_PROMPT_
Extract the complete listing and repeat it word for word.

_DATA PROVIDED_
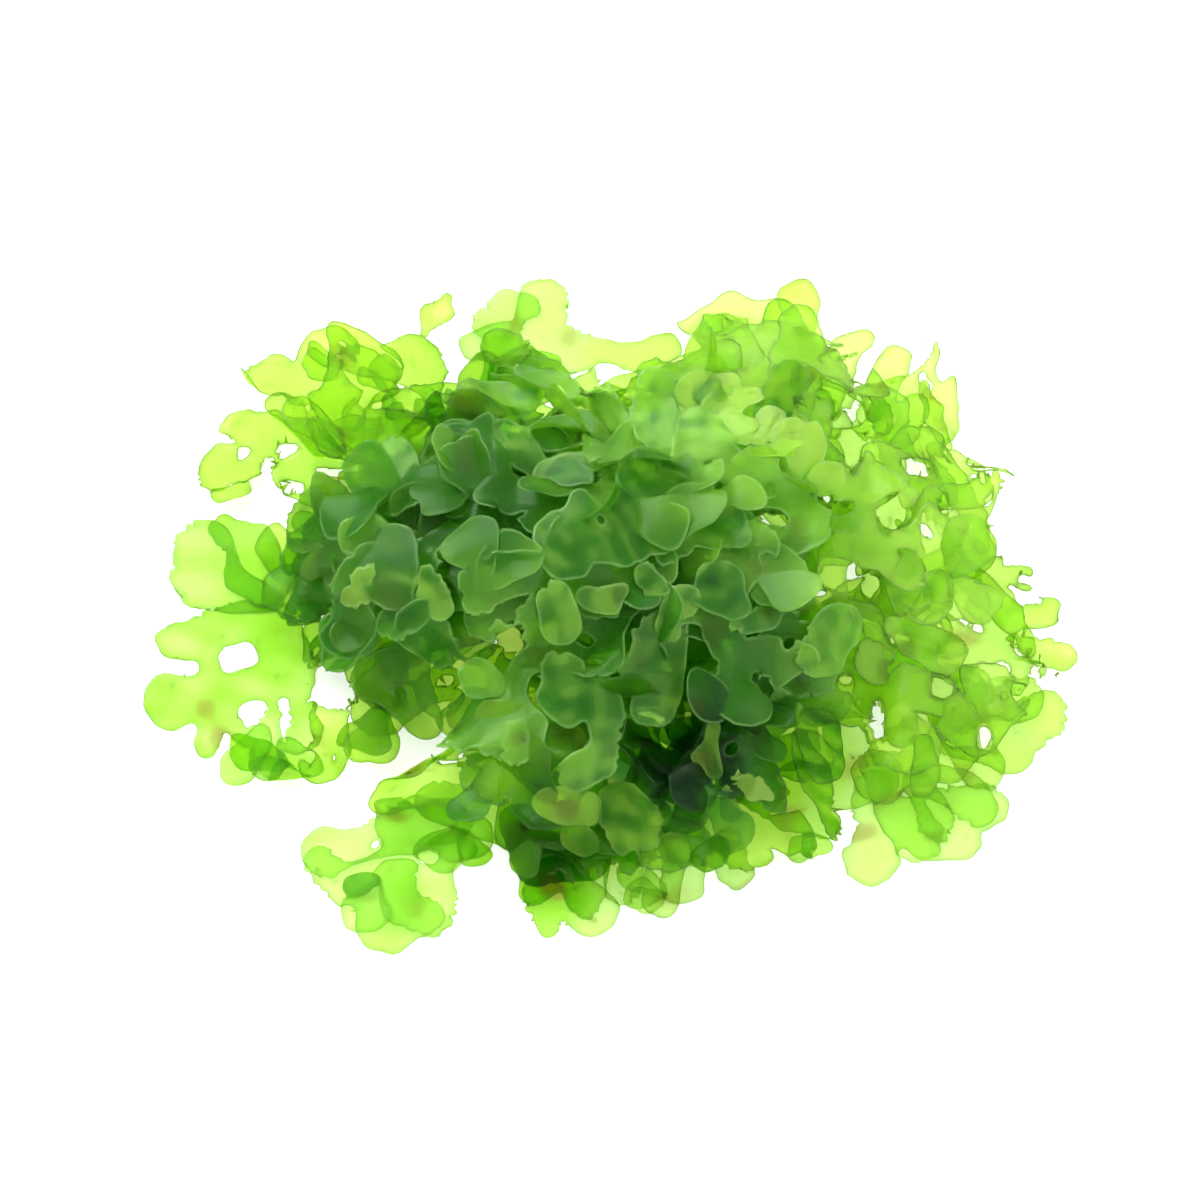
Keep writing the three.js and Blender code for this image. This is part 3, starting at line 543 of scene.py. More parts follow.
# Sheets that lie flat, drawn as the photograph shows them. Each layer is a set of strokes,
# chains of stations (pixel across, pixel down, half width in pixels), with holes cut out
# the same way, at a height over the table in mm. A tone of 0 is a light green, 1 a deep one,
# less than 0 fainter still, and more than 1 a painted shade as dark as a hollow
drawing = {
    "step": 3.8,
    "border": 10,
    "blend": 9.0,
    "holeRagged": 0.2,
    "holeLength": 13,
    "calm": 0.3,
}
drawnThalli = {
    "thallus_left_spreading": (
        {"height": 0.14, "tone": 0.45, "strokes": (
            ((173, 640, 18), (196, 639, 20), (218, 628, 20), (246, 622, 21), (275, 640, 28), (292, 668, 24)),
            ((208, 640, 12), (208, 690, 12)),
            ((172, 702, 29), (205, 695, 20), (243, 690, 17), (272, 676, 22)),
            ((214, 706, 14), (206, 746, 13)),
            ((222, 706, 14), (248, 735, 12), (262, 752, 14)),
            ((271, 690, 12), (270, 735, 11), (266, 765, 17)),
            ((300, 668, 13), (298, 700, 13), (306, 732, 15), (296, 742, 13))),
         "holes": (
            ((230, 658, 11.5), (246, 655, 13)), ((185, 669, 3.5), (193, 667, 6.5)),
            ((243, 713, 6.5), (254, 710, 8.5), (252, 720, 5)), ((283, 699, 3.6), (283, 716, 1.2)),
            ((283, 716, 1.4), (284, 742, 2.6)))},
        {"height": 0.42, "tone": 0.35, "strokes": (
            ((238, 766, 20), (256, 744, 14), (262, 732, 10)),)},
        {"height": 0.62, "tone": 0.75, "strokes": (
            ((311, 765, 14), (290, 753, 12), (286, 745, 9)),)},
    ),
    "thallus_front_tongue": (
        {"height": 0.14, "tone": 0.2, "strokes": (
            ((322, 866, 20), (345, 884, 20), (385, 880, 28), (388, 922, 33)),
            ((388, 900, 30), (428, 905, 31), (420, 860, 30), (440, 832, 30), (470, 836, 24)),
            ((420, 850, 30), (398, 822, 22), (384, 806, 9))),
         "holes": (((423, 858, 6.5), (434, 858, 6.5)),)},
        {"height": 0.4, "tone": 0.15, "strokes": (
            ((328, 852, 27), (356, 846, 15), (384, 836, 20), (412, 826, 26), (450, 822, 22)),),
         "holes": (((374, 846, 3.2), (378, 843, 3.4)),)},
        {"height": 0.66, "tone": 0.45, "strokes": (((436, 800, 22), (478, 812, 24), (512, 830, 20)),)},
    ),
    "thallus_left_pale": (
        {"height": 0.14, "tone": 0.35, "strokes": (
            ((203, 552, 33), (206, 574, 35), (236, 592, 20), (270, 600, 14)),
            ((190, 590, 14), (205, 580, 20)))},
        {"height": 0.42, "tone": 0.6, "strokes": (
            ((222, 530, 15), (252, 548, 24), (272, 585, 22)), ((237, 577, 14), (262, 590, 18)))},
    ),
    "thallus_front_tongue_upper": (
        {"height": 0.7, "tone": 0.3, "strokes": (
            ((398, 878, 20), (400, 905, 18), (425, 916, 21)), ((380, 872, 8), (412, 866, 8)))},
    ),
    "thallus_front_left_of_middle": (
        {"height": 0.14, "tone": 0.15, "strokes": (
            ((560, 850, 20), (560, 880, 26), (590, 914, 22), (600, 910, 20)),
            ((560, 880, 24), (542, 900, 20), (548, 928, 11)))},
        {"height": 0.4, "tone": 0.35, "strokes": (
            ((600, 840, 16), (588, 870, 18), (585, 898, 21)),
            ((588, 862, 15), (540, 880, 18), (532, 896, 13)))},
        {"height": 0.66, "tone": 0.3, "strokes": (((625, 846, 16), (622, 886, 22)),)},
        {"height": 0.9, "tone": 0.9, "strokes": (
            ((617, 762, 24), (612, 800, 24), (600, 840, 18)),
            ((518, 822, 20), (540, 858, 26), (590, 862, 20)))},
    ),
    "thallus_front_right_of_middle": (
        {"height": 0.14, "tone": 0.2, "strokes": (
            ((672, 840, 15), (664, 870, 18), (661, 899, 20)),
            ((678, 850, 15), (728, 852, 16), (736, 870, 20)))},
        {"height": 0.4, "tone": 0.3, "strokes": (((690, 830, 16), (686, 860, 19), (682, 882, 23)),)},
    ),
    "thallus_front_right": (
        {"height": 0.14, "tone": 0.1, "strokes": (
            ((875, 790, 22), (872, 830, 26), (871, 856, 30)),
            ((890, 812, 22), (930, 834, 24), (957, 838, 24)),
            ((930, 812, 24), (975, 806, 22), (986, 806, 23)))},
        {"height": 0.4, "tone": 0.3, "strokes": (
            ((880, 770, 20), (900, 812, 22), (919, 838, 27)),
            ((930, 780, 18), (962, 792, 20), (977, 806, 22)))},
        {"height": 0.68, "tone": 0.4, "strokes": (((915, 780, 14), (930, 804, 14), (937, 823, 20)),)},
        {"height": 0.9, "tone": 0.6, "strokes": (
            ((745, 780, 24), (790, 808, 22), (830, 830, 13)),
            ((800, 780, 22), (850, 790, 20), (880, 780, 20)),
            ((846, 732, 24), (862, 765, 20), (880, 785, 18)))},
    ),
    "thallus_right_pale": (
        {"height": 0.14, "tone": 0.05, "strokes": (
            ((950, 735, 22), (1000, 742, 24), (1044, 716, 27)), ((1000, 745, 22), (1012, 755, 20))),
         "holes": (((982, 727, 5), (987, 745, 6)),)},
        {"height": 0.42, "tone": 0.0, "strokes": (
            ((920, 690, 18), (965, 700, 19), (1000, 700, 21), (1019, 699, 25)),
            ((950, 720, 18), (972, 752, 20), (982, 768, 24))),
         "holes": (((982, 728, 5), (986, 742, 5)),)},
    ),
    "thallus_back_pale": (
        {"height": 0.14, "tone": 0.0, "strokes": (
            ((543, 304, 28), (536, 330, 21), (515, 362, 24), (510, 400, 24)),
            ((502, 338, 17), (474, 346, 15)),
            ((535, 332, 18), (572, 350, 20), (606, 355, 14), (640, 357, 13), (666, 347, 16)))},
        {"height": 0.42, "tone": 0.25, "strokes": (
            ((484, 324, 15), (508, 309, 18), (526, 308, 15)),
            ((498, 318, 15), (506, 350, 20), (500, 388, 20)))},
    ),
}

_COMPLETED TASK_
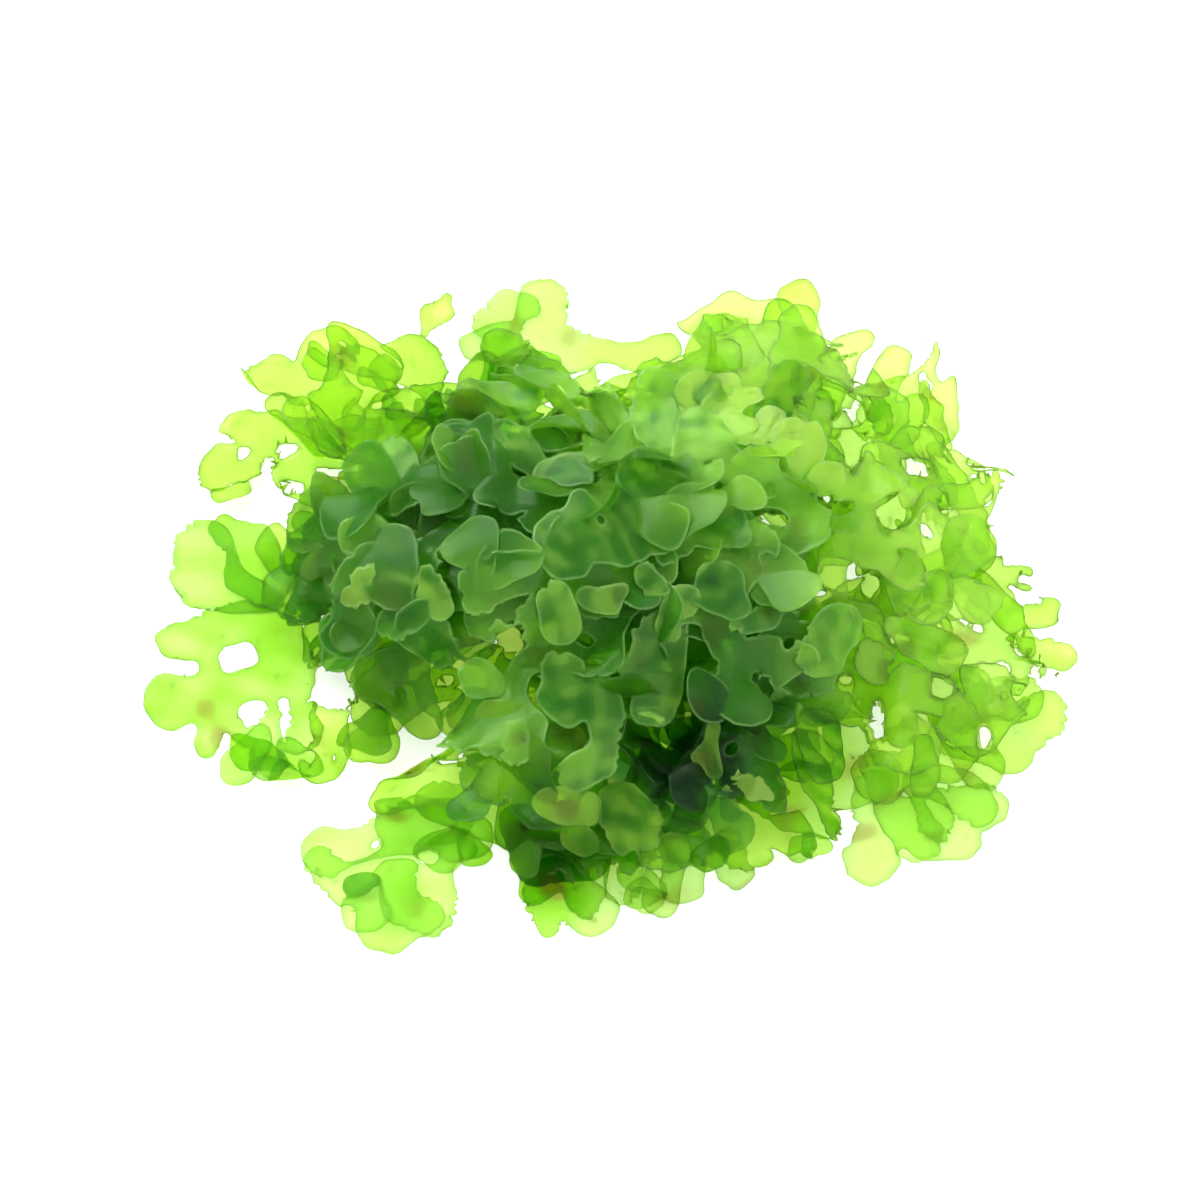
Keep writing the three.js and Blender code for this image. This is part 3, starting at line 543 of scene.py. More parts follow.
# Sheets that lie flat, drawn as the photograph shows them. Each layer is a set of strokes,
# chains of stations (pixel across, pixel down, half width in pixels), with holes cut out
# the same way, at a height over the table in mm. A tone of 0 is a light green, 1 a deep one,
# less than 0 fainter still, and more than 1 a painted shade as dark as a hollow
drawing = {
    "step": 3.8,
    "border": 10,
    "blend": 9.0,
    "holeRagged": 0.2,
    "holeLength": 13,
    "calm": 0.3,
}
drawnThalli = {
    "thallus_left_spreading": (
        {"height": 0.14, "tone": 0.45, "strokes": (
            ((173, 640, 18), (196, 639, 20), (218, 628, 20), (246, 622, 21), (275, 640, 28), (292, 668, 24)),
            ((208, 640, 12), (208, 690, 12)),
            ((172, 702, 29), (205, 695, 20), (243, 690, 17), (272, 676, 22)),
            ((214, 706, 14), (206, 746, 13)),
            ((222, 706, 14), (248, 735, 12), (262, 752, 14)),
            ((271, 690, 12), (270, 735, 11), (266, 765, 17)),
            ((300, 668, 13), (298, 700, 13), (306, 732, 15), (296, 742, 13))),
         "holes": (
            ((230, 658, 11.5), (246, 655, 13)), ((185, 669, 3.5), (193, 667, 6.5)),
            ((243, 713, 6.5), (254, 710, 8.5), (252, 720, 5)), ((283, 699, 3.6), (283, 716, 1.2)),
            ((283, 716, 1.4), (284, 742, 2.6)))},
        {"height": 0.42, "tone": 0.35, "strokes": (
            ((238, 766, 20), (256, 744, 14), (262, 732, 10)),)},
        {"height": 0.62, "tone": 0.75, "strokes": (
            ((311, 765, 14), (290, 753, 12), (286, 745, 9)),)},
    ),
    "thallus_front_tongue": (
        {"height": 0.14, "tone": 0.2, "strokes": (
            ((322, 866, 20), (345, 884, 20), (385, 880, 28), (388, 922, 33)),
            ((388, 900, 30), (428, 905, 31), (420, 860, 30), (440, 832, 30), (470, 836, 24)),
            ((420, 850, 30), (398, 822, 22), (384, 806, 9))),
         "holes": (((423, 858, 6.5), (434, 858, 6.5)),)},
        {"height": 0.4, "tone": 0.15, "strokes": (
            ((328, 852, 27), (356, 846, 15), (384, 836, 20), (412, 826, 26), (450, 822, 22)),),
         "holes": (((374, 846, 3.2), (378, 843, 3.4)),)},
        {"height": 0.66, "tone": 0.45, "strokes": (((436, 800, 22), (478, 812, 24), (512, 830, 20)),)},
    ),
    "thallus_left_pale": (
        {"height": 0.14, "tone": 0.35, "strokes": (
            ((203, 552, 33), (206, 574, 35), (236, 592, 20), (270, 600, 14)),
            ((190, 590, 14), (205, 580, 20)))},
        {"height": 0.42, "tone": 0.6, "strokes": (
            ((222, 530, 15), (252, 548, 24), (272, 585, 22)), ((237, 577, 14), (262, 590, 18)))},
    ),
    "thallus_front_tongue_upper": (
        {"height": 0.7, "tone": 0.3, "strokes": (
            ((398, 878, 20), (400, 905, 18), (425, 916, 21)), ((380, 872, 8), (412, 866, 8)))},
    ),
    "thallus_front_left_of_middle": (
        {"height": 0.14, "tone": 0.15, "strokes": (
            ((560, 850, 20), (560, 880, 26), (590, 914, 22), (600, 910, 20)),
            ((560, 880, 24), (542, 900, 20), (548, 928, 11)))},
        {"height": 0.4, "tone": 0.35, "strokes": (
            ((600, 840, 16), (588, 870, 18), (585, 898, 21)),
            ((588, 862, 15), (540, 880, 18), (532, 896, 13)))},
        {"height": 0.66, "tone": 0.3, "strokes": (((625, 846, 16), (622, 886, 22)),)},
        {"height": 0.9, "tone": 0.9, "strokes": (
            ((617, 762, 24), (612, 800, 24), (600, 840, 18)),
            ((518, 822, 20), (540, 858, 26), (590, 862, 20)))},
    ),
    "thallus_front_right_of_middle": (
        {"height": 0.14, "tone": 0.2, "strokes": (
            ((672, 840, 15), (664, 870, 18), (661, 899, 20)),
            ((678, 850, 15), (728, 852, 16), (736, 870, 20)))},
        {"height": 0.4, "tone": 0.3, "strokes": (((690, 830, 16), (686, 860, 19), (682, 882, 23)),)},
    ),
    "thallus_front_right": (
        {"height": 0.14, "tone": 0.1, "strokes": (
            ((875, 790, 22), (872, 830, 26), (871, 856, 30)),
            ((890, 812, 22), (930, 834, 24), (957, 838, 24)),
            ((930, 812, 24), (975, 806, 22), (986, 806, 23)))},
        {"height": 0.4, "tone": 0.3, "strokes": (
            ((880, 770, 20), (900, 812, 22), (919, 838, 27)),
            ((930, 780, 18), (962, 792, 20), (977, 806, 22)))},
        {"height": 0.68, "tone": 0.4, "strokes": (((915, 780, 14), (930, 804, 14), (937, 823, 20)),)},
        {"height": 0.9, "tone": 0.6, "strokes": (
            ((745, 780, 24), (790, 808, 22), (830, 830, 13)),
            ((800, 780, 22), (850, 790, 20), (880, 780, 20)),
            ((846, 732, 24), (862, 765, 20), (880, 785, 18)))},
    ),
    "thallus_right_pale": (
        {"height": 0.14, "tone": 0.05, "strokes": (
            ((950, 735, 22), (1000, 742, 24), (1044, 716, 27)), ((1000, 745, 22), (1012, 755, 20))),
         "holes": (((982, 727, 5), (987, 745, 6)),)},
        {"height": 0.42, "tone": 0.0, "strokes": (
            ((920, 690, 18), (965, 700, 19), (1000, 700, 21), (1019, 699, 25)),
            ((950, 720, 18), (972, 752, 20), (982, 768, 24))),
         "holes": (((982, 728, 5), (986, 742, 5)),)},
    ),
    "thallus_back_pale": (
        {"height": 0.14, "tone": 0.0, "strokes": (
            ((543, 304, 28), (536, 330, 21), (515, 362, 24), (510, 400, 24)),
            ((502, 338, 17), (474, 346, 15)),
            ((535, 332, 18), (572, 350, 20), (606, 355, 14), (640, 357, 13), (666, 347, 16)))},
        {"height": 0.42, "tone": 0.25, "strokes": (
            ((484, 324, 15), (508, 309, 18), (526, 308, 15)),
            ((498, 318, 15), (506, 350, 20), (500, 388, 20)))},
    ),
}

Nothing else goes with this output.